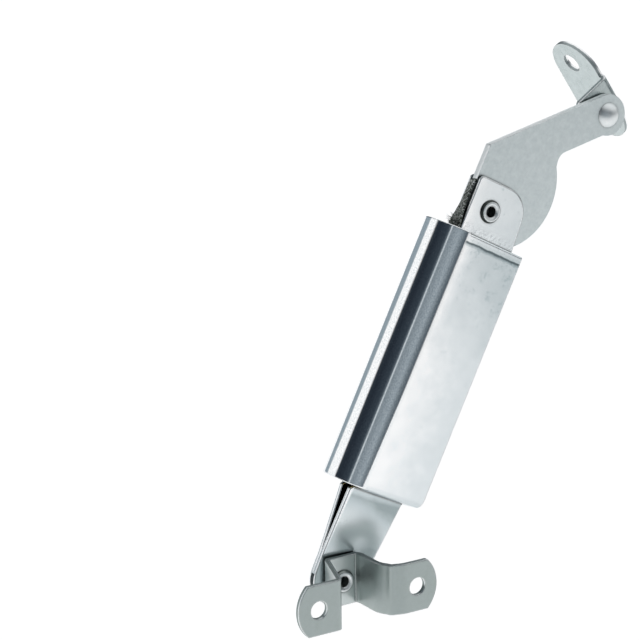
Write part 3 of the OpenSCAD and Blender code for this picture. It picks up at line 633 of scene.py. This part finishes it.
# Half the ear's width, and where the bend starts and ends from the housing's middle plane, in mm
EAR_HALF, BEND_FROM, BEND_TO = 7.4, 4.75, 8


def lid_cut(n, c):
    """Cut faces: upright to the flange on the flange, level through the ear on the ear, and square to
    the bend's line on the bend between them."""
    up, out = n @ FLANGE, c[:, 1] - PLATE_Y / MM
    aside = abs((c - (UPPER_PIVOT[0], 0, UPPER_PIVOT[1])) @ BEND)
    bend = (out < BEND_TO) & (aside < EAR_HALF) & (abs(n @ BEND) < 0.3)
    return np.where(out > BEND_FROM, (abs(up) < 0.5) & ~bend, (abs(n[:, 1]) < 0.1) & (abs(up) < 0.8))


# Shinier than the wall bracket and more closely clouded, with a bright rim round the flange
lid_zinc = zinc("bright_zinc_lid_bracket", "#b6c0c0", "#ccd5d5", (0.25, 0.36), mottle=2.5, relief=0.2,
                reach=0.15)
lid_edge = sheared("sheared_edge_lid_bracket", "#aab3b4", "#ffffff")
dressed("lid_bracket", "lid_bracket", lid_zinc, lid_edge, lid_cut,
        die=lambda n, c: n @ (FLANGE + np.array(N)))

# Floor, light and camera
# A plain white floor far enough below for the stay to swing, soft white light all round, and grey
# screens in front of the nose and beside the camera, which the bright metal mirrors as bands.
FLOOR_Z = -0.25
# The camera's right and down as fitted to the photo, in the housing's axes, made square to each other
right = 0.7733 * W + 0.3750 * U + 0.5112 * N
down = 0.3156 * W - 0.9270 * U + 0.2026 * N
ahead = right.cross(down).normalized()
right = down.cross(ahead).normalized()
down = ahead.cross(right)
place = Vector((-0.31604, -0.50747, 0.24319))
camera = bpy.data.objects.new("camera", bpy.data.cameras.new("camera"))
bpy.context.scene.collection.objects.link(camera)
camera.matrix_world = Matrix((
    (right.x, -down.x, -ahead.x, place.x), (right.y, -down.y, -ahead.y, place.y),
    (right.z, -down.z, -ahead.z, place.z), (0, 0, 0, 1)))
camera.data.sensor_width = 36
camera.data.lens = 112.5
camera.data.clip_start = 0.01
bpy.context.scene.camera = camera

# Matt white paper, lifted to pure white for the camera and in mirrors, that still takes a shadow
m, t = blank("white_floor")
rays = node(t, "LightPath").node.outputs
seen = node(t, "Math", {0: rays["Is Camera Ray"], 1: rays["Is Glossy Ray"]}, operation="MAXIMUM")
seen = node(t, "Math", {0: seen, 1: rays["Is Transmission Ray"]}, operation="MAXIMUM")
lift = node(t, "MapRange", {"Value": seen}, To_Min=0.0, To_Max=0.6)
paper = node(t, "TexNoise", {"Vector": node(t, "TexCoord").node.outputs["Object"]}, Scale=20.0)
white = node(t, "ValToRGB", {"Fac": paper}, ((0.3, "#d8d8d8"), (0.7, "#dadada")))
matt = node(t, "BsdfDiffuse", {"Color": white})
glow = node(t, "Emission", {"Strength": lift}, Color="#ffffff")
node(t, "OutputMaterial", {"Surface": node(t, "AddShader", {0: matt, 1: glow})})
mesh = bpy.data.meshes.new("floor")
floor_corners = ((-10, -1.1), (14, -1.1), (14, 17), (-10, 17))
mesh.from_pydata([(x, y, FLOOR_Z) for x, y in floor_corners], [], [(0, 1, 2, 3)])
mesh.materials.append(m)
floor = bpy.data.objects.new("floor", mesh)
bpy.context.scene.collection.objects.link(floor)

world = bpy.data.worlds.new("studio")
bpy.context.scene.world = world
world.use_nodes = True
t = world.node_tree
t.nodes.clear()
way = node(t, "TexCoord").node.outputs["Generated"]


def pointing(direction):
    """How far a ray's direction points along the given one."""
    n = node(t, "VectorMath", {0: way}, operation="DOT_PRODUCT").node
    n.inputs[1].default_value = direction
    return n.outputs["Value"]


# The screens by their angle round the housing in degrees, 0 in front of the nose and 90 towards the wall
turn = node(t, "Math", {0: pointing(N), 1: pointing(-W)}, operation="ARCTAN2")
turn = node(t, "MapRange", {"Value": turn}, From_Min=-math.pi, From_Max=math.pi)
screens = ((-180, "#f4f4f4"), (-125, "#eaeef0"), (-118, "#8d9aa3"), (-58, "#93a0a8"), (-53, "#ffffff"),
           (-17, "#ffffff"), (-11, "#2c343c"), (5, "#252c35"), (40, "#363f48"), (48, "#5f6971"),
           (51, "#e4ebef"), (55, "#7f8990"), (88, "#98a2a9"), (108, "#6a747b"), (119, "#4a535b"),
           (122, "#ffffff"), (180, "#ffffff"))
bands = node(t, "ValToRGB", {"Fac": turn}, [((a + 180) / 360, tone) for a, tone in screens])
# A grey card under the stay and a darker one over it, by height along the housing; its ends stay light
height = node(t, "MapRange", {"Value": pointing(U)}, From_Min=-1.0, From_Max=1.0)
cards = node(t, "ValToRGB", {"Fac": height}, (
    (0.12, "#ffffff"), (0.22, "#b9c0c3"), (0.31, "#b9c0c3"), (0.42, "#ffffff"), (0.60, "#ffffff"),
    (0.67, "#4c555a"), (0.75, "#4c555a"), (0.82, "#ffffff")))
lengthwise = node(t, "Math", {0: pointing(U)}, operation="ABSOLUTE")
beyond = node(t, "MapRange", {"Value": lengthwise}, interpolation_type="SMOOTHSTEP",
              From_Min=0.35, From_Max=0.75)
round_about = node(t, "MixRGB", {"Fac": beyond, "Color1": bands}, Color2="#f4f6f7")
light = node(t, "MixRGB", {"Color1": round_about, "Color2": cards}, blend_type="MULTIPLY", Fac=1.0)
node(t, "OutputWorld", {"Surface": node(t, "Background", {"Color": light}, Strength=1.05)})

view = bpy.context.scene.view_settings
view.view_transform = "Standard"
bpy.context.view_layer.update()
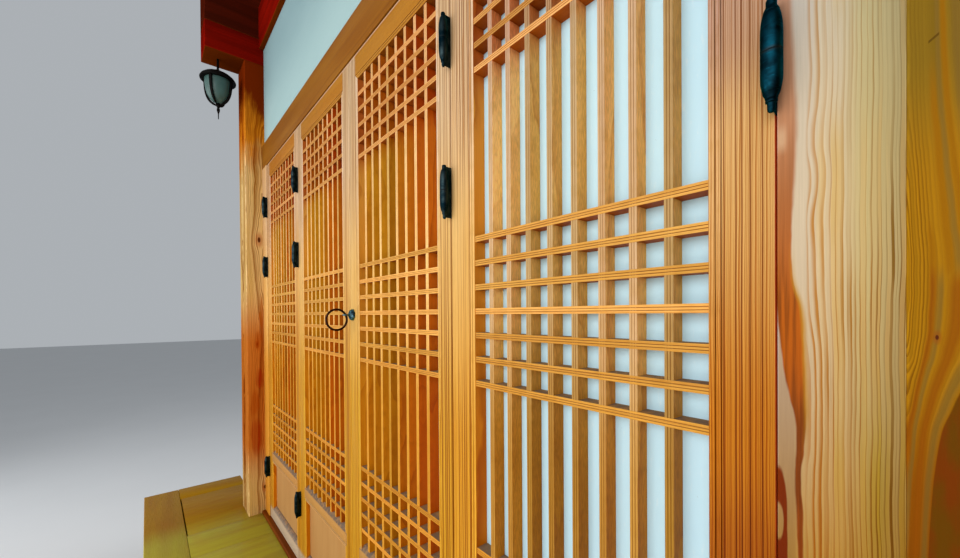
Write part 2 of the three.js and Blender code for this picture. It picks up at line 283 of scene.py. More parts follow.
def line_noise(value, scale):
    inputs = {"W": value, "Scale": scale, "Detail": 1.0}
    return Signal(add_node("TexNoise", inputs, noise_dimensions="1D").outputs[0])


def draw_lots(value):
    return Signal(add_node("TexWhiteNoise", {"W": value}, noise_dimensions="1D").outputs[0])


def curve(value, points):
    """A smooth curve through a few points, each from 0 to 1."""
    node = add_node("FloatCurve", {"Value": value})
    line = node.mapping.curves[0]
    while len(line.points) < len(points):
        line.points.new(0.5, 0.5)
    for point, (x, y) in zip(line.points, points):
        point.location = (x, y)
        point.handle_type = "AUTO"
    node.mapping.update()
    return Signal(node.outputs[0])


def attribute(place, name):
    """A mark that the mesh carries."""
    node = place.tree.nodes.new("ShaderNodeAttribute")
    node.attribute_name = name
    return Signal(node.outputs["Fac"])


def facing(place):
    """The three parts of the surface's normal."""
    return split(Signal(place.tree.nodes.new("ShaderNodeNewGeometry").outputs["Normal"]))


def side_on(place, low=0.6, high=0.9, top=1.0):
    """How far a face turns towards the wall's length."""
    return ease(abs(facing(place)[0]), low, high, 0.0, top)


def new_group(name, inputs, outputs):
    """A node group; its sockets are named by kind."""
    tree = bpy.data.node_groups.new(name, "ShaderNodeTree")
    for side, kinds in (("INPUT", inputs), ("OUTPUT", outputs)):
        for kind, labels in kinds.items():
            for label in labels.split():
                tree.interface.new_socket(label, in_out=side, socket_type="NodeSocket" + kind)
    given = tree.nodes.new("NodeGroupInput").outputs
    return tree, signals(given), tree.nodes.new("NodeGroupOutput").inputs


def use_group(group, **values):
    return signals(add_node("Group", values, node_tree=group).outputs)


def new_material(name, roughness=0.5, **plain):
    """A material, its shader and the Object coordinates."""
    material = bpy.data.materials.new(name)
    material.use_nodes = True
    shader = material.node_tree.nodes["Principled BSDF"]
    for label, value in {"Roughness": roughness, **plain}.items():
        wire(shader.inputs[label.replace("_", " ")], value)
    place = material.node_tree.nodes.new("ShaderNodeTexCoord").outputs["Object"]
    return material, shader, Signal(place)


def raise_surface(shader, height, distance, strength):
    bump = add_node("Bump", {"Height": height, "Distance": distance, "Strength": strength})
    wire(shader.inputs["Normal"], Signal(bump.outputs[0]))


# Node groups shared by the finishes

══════

EXERCISE - Emit an exact copy of the lines spanning the start of the records to the line containing "return np.where(out >", inclusive, and no other output.

ANSWER FOR THIS EXERCISE -
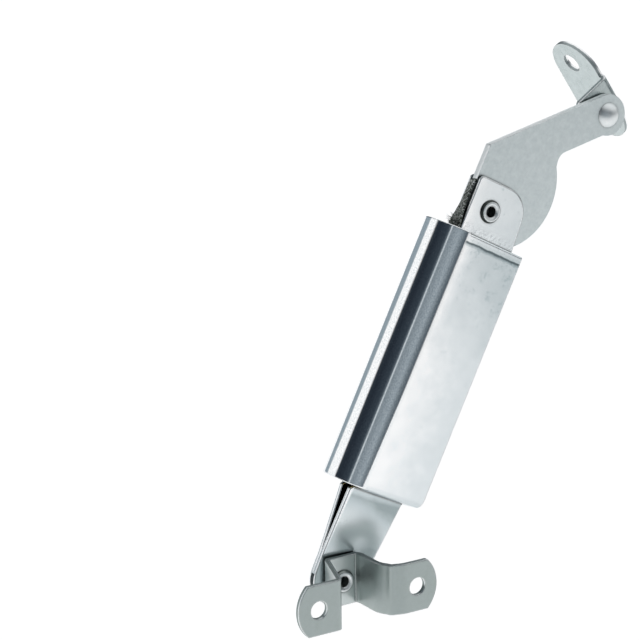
Write part 3 of the OpenSCAD and Blender code for this picture. It picks up at line 633 of scene.py. This part finishes it.
# Half the ear's width, and where the bend starts and ends from the housing's middle plane, in mm
EAR_HALF, BEND_FROM, BEND_TO = 7.4, 4.75, 8


def lid_cut(n, c):
    """Cut faces: upright to the flange on the flange, level through the ear on the ear, and square to
    the bend's line on the bend between them."""
    up, out = n @ FLANGE, c[:, 1] - PLATE_Y / MM
    aside = abs((c - (UPPER_PIVOT[0], 0, UPPER_PIVOT[1])) @ BEND)
    bend = (out < BEND_TO) & (aside < EAR_HALF) & (abs(n @ BEND) < 0.3)
    return np.where(out > BEND_FROM, (abs(up) < 0.5) & ~bend, (abs(n[:, 1]) < 0.1) & (abs(up) < 0.8))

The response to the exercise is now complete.